Two years ago I quit a job I loved–teaching students and reading great books. It was January 2022. The pandemic (did we ever think “pandemic” would become a regular part of our vernacular?) was having its last surge in the U.S., and we had pulled our kids out of school for four weeks during Omicron.

Like so many people with chronic illness, I struggled to assess risk when daily life was calling for “rise and grind,” my body was calling for more care and doctors’ visits, and my brain, endlessly in need of stimulation, was so enjoying the mental gymnastics of intellectual work. I have no doubt frustrated friends by mourning for two years since over leaving the workforce–how many would love the ability to do that? But work gave me a sense of purpose, drive, a propulsion forward through life.

Major life changes can feel significant and long, or inconsequential and short in hindsight–like labor when you are lamaze breathing and want to claw your eyes out, versus when it is all over and you think….maybe I could handle that again for child #2. I am currently watching Alex Honnold’s climb of a rock wall in Greenland, and ice shelves are similar, with one small layer connoting a major, traumatic climate event the shelf survived, dwarfed underneath 500 feet of ice that came after. Like many post-Covid, I am in the yawning “after”. What now?

I need an occupation, and one of my favorite things to do is read Agatha Christie. I have taught her detective fiction and short stories to high schoolers and college students. Although I hesitate to say “taught,” because “encountered and analyzed together” is more accurate. Christie still speaks to readers from divergent backgrounds, deftly entertaining us with a Poirotian malapropism and, in the next beat, confounding us with an ethical dilemma worthy of a philosophy seminar. This ability to seamlessly entertain and intellectually stimulate makes serious (and mostly male) authors and academics discount her work; academia is also allergic to anything on a paperback best seller list. But contrary to what our parents told us, sometimes what’s popular is popular because it is good.

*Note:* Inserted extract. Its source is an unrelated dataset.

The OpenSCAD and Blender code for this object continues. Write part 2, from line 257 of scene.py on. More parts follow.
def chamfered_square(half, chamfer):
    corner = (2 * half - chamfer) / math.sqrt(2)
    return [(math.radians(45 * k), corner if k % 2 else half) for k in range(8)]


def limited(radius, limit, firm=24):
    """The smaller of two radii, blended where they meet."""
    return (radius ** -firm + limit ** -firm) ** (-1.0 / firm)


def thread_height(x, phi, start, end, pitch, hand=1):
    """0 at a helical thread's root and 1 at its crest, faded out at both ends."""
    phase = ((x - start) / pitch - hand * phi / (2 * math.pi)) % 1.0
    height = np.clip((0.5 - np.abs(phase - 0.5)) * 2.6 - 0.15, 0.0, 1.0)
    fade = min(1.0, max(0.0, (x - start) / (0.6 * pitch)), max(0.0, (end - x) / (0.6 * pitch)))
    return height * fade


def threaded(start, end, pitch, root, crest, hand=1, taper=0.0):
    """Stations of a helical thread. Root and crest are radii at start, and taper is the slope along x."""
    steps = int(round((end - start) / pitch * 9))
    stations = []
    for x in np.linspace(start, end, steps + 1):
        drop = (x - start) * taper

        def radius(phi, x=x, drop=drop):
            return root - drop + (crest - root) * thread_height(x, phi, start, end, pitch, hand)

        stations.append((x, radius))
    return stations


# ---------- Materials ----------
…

Christie herself, prolific in her work and occupied in her daily life, used the gift of time in what many might see as a frivolous endeavor. She had some of her best ideas eating apples in the bathtub, like her semi-autobiographical character Ariadne Oliver. She traveled widely, was well read, and enjoyed tea on the lawn prepared by household help. But beneath this excessive privilege lay an analytic, whirling dervish of a mind that gave us the most widely-translated and well-read body of work known to humanity. It is none the less rigorous and deep for all that, making her the Queen of Crime and, arguably, the Queen of literature.

The women Christie centered her stories around, most of whom are upper middle-class women without standard jobs, serve as my inspiration in beginning this project, although I would place myself squarely as lower middle-class, and thus unable to flit off to Cairo for a holiday like so many of these characters. But I am rich in time, an increasingly rare commodity, and one I do not spend lightly. Everyone needs an occupation, traditional or not, and the Agatha Project is mine.

Like a good ex-teacher, I made a syllabus-of-sorts for myself. The Agatha Project will take two years to complete, by my conservative calculations and ambitious reading calendar. Thank you for coming along on the journey.